Somebody in charge of staging those postgame festivities spotted Eagles backup quarterback Nate Sudfeld and started shouting, “Hey! You need to be up on that stage! Nick! You need to be up on that stage!” Sudfeld shook his head and informed the earnest individual -- as he had informed fans screaming, “Nick!” at him during pregame warmups -- that he was not Foles, and that Foles was already up there.
Foles got a kick out of the story when Sudfeld relayed it to him at the lockers a while later. He knows how crazy all of this is. He knows he wasn’t supposed to be here -- that but for Carson Wentz tearing his ACL in a Week 14 game in Los Angeles, Foles would have spent this game with an earpiece in, watching from the sideline as Wentz went 26-for-33 for 352 yards and three touchdown passes.
Foles has the perspective to appreciate the texture of his career path. He probably had the greatest statistical season any Eagles quarterback has ever had -- his 27-touchdown, two-interception season for the Chip Kelly-coached Eagles back in 2013. But a year after that, he was gone from Philly. He spent 2015 with the Rams, helping turn out the lights on the NFL in St. Louis. Later cut by the Rams in camp in 2016, he pondered retirement before former Eagles coach Andy Reid hired him as Alex Smith’s backup in Kansas City. Then he signed up with Pederson, another of his former Eagles coaches, to back up Wentz in Philly this year.

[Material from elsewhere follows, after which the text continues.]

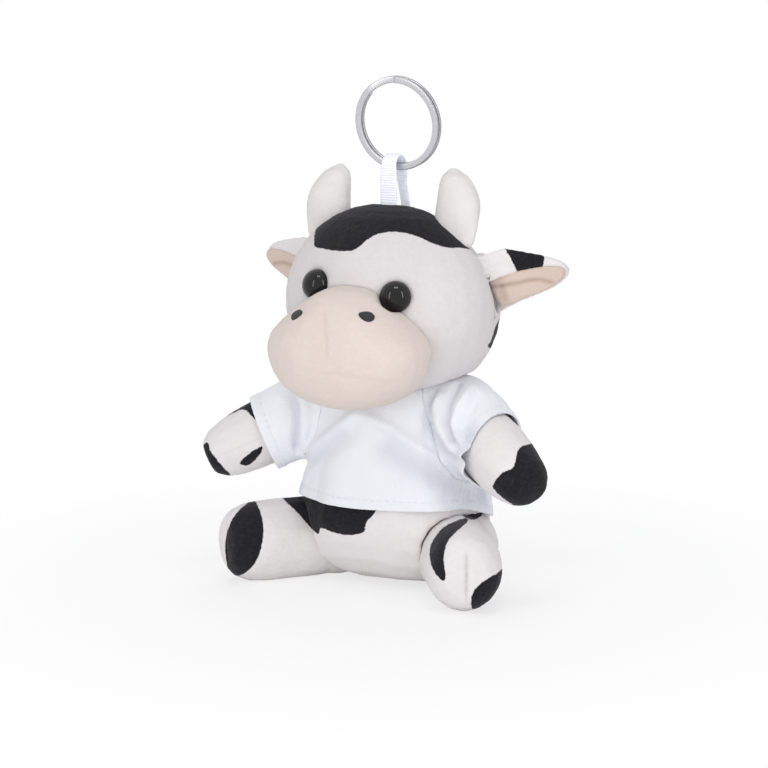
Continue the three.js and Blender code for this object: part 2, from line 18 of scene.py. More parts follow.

Thrust into the spotlight again after Wentz’s injury, Foles flung four touchdown passes in an encouraging Week 15 victory over the miserable Giants, but then he laid a huge egg against the Raiders and didn’t show much in the regular-season finale against the Cowboys. The Eagles entered the playoffs as the NFC's No. 1 seed, thanks mainly to the MVP-caliber work Wentz did before his injury, but as recently as 10 days ago, their fans were chewing their fingernails down to the nubs at the thought of Foles having to make one of those third-down pickups in a big spot in the playoffs.
“In sports, everything’s a process, and you can’t give up,” Foles said. “Everyone, when it’s a bad outing, wants to be really critical. But no one in the locker room doubted me.”
They really didn’t. Talking to the Eagles’ players in late December, you heard a lot about that 2013 season as proof that Foles could start and succeed in NFL games. The Eagles believed in their coaching staff and the depth of their impressive roster. Having lost left tackle Jason Peters, middle linebacker Jordan Hicks and running back Darren Sproles already to season-ending injuries, they convinced themselves they were strong enough to overcome the loss of Wentz, as well.
“Most teams, when they lose their starting quarterback, the season’s over,” center Jason Kelce said. “Not this team. It’s a credit to our front office for putting a guy back there who can get it done.”
Foles is what he is. The story of his career has been one of ultra-high highs and deep, deep lows. He’s as liable to play poorly in the Super Bowl as he is to repeat Sunday’s triumph. His volatility and his unpredictability are what make him a backup, and by this point, he and those around him have more or less made peace with that.
But right now? Right now, he’s not a backup. Right now, Nick Foles is a starting quarterback in Super Bowl LII against Tom Brady and the New England Patriots. And in the wake of Sunday’s victory, he moved around like a man quite comfortable in that impossibly lofty spot.
After the stage, his next stop was the X-ray room, where his team wanted him to have his ribs checked out following a night of hard hits from the Vikings' front. They checked out fine, and he strode back into the locker room in that gray T-shirt with his uniform pants and cleats still on. At this locker, a well-worn Bible sat on a top shelf with a white piece of paper marking a passage somewhere in the middle. (“I’d rather not share which one, but I appreciate you asking,” he said.) For a full minute, he sat in his chair alone with his head in his hands, quietly pondering it all. Then he got up and, in his low-key way, joined the party.
He laughed with Sudfield at the stories of people confusing the two. He posed for a photo with the children of general manager Howie Roseman. He accepted quiet handshakes and congratulations from teammates and locker-room personnel. After his shower, he sat for a while and talked with Wentz, who was walking with the help of a cane in his right hand and a heavy brace under his left pants leg. He slipped on a black T-shirt with green lettering and a message about Jesus, and over that he slipped that gray NFC-champions shirt again. A pair of clear-framed glasses and a cap that matched the shirt, and he was on his way to his news conference, where he talked openly about just how crazy this all is.
“Right now,” he said, “we’re headed to the Super Bowl, and it’s pretty unreal.”
Yeah, there’s no way Nick Foles woke up on Dec. 1, 2017,and imagined himself starting in the NFC Championship Game and then the Super Bowl. After the way he and the Eagles finished the season, it’s hard to believe any of the revelers who howled their way back up Broad Street from Lincoln Financial Field imagined it, either. But Foles isn’t one to bog down in all of that. He’s basically all about the work.
“You just have to keep working,” he said. “You’re not going to always have a great day. You should never get down. You should always learn from those experiences and look forward to working through them. Because that’s the beautiful thing, when you look back at the journey and you realize that it wasn’t always great. There were bumps in the road, but you were able to overcome them with the help of the people around you, the people that believe in you and love you. That’s a special thing, and that’s what’s so special about a moment like this, because you have an opportunity to reflect and be grateful.”
Sometimes, as the man said, you have to try not to smile.